Rose Park Care Home Fire tests Scots Law

The Crown Office has announced that it is to launch a third attempt at a prosecution of the owners of Rosepark Nursing Home (Care Home) were 14 residents died in a fire in 2004.

Two previous attempts at a prosecution have floundered because of technicalities with Scots law which have so far resulted in the failure to hold anyone properly to account for the Rosepark care Home fire tragedy.

A first attempt at a prosecution foundered when the trial judge Lord Hardie ruled that it was only possible for the alleged offences to be carried out by employers, and he ruled that the three owners of the home who had been named in the indictment were not in fact employers in law.

Later in July 2008 a second attempted prosecution failed, this time because the indictment named the partnership as the legal entity in the indictment. The partnership had however at that time been dissolved and the prosecution could not proceed because having been dissolved the partnership no longer had any legal identity.

A third prosecution is now being attempted against Thomas Balmer, Anne Balmer and Alan Balmer in their capacity as the surviving partners of the dissolved firm of Rosepark Care Home.

The Crown Office said that "The whole surviving partners are indicted in their representative capacity only and not as individuals."
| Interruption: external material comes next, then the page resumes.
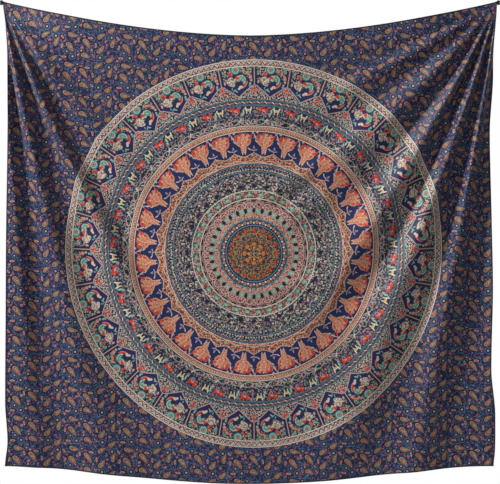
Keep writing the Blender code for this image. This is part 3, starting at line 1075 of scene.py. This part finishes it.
def cloth_material(name, inner):
    """The printed cloth, with its weave.  Its back shows the print paler."""
    material, shader = new_material(name)
    paint, behind, x, y = print_paint(inner)
    worn = noise(WORN_PATCH, 3)
    threads = (noise(SLUB, 2, flat_map(SLUB_STRETCH)) * 0.5
               + noise(SLUB, 2, flat_map(SLUB_STRETCH[::-1])) * 0.5)
    shade = scaled(threads - 0.5, 0.5, 1.0) * scaled(worn - 0.5, 0.25, 1.0)
    grey = make("ShaderNodeCombineColor")
    for socket in grey.inputs:
        put(socket, shade)
    grey = Num(grey.outputs[0])
    paint = mixed(paint, grey, 1.0, "MULTIPLY")
    show_through = mixed(paint, "6f6a78", 0.42)
    paint = mixed(paint, show_through, behind)
    put(shader.inputs["Base Color"], paint)
    put(shader.inputs["Roughness"], scaled(worn + threads, 0.10, 0.44))
    shader.inputs["Specular IOR Level"].default_value = 0.42
    shader.inputs["Sheen Weight"].default_value = 0.25
    shader.inputs["Sheen Roughness"].default_value = 0.45
    shader.inputs["Sheen Tint"].default_value = (0.80, 0.84, 0.95, 1)
    bump(shader, weave(x, y, WEAVE) * 0.5 + threads, 0.25, 0.0006)
    return material


def object_place():
    return Num(make("ShaderNodeTexCoord").outputs["Object"])


def dark_cloth_material(name, paint, light):
    """Doubled, stitched cloth, near-black with a visible weave. On the hems this near-black is
    painted shade: it stands in for the dark, shaded line along the rolled edge.
    """
    material, shader = new_material(name)
    p = object_place()
    px, _, pz = parts(p)
    blotch = noise(0.02, 3, p, "3D")
    put(shader.inputs["Base Color"], mixed(paint, light, scaled(blotch, 1.1, -0.2)))
    put(shader.inputs["Roughness"], scaled(blotch, 0.2, 0.6))
    shader.inputs["Sheen Weight"].default_value = 0.2
    bump(shader, weave(px, pz, 0.0009) + blotch, 0.4, 0.0004)
    return material


def thread_material():
    material, shader = new_material("sewing_thread")
    p = object_place()
    px, _, pz = parts(p)
    twist = calc("SINE", (px + pz) * 9000)
    put(shader.inputs["Base Color"], mixed("14162a", "343a58", scaled(twist, 0.3, 0.4)))
    put(shader.inputs["Roughness"], scaled(noise(0.004, 2, p, "3D"), 0.3, 0.4))
    shader.inputs["Sheen Weight"].default_value = 0.3
    bump(shader, twist, 0.4, 0.0001)
    return material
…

Also named on the indictment are Croftbank House Limited, formerly Balmer Care Homes Limited.

The Crown Office stated that "In Scots Law, a firm is a separate legal person distinct from the partners of whom it is composed. The Appeal Court held that on dissolution of the firm there was a complete cessation of the persona of the partnership (that is the separate legal person) and that a dissolved firm did not retain a limited persona for the purposes of criminal prosecution which could be prosecuted in its own name."

A Preliminary Hearing on the new indictment is to be held at the High Court of Justiciary in Glasgow on the 30th October 2008.

The relatives of those who died will be impatient to see a proper court examination of the occurrences around this fire. It is vital that the court proceeds with examining whether those charged with the duty of looking after their relatives safely fulfilled their responsibilities. It would be a sad day for justice in Scotland if this third prosecution also fell on a technicality and prevented the bereaved seeing those involved in the ownership and provision of this care home called to account.

This case must also proceed because otherwise it will become clear that other owners of care homes can by means of dissolving their partnerships or companies avoid being held to account for their actions.